They came out of Jacob’s Generation and even though they have played
with the likes of Roper and toured with Spoken and John Reuben, North
of OK, an independent Wichita, Kansas-based band, is finding change
can be hard.
“The name `Jacob’s Generation’ we picked when we were really young. I
was about 14 when we started the band,” said Brian Dexter, drummer
for North of OK. “It was our youth pastor’s idea to have a band that
was a ministry. The original idea was to be a rock band, but we
started doing both. We were really just in a worship band mode. We
thought we had grown past that and it didn’t represent whom we were.

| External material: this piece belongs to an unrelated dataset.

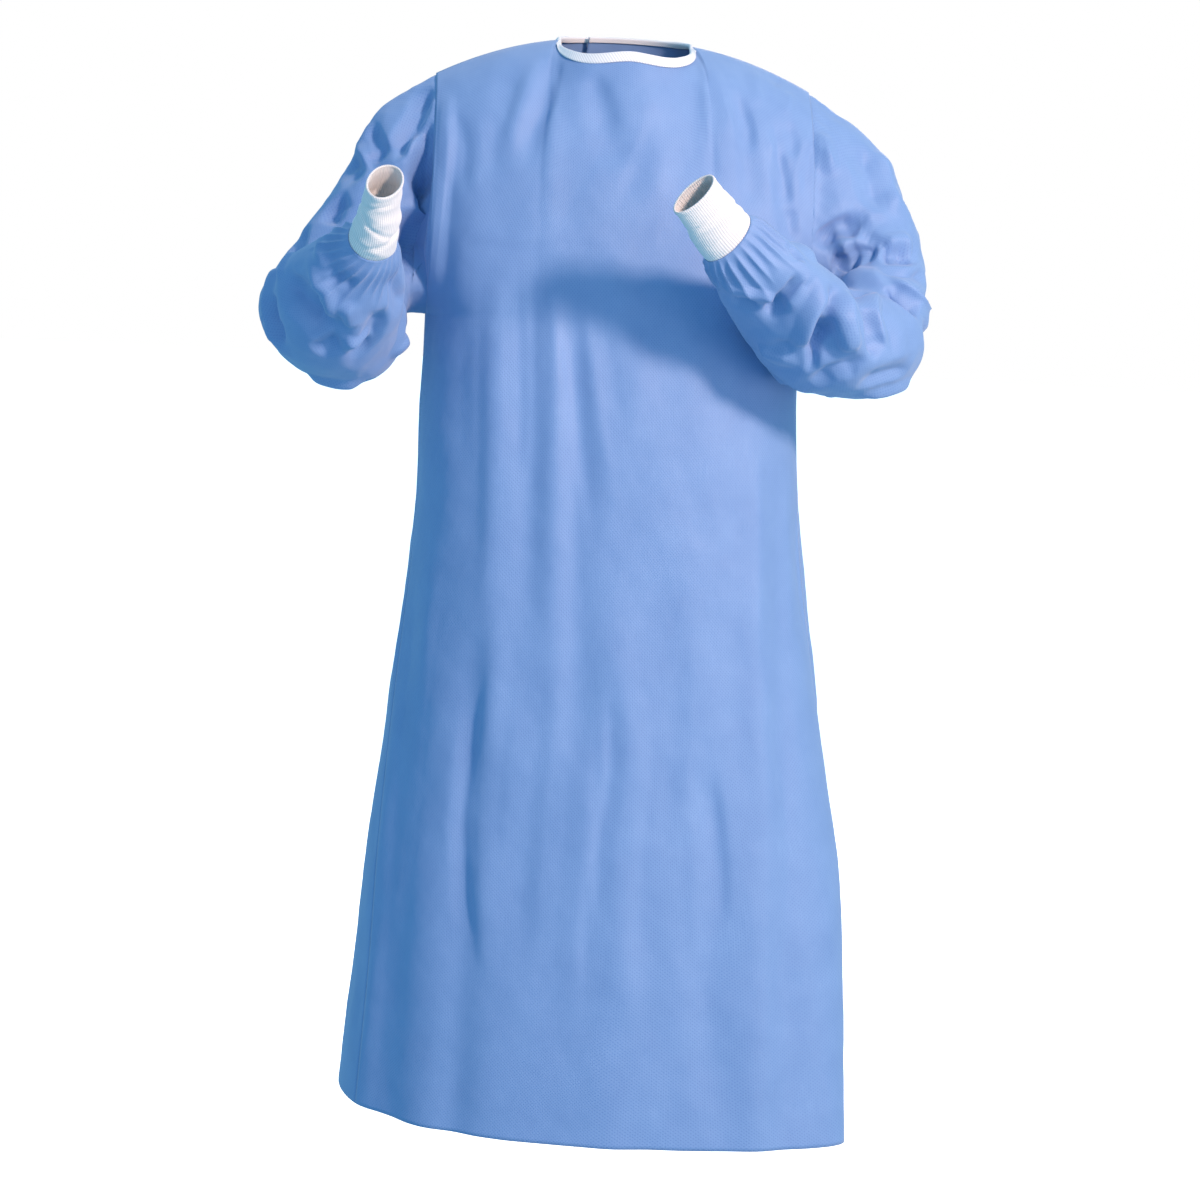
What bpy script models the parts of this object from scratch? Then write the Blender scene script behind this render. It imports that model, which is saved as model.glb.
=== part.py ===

We had changed our sound quite a bit,” Dexter explained. So they
changed their name to North of OK.
Though the band has been together since 1997, they haven’t been
touring too long.
“We have only been touring full time about a year and a half. It is
frustrating at times to think we are still independent,” Dexter said.
With three albums under their belt (two as Jacob’s
Generation, “Believe” and “Looking to Nowhere,” and one as North of
OK, “Broken Signal”), the band is already changing more than just
their sound.
“Our lead singer is leaving to spend time with his wife and the rest
of us are planning on pursuing this full-time. Our goal is to get
signed by a bigger label, have more stability and make more of a
career out of it,” the now 23-year-old drummer said.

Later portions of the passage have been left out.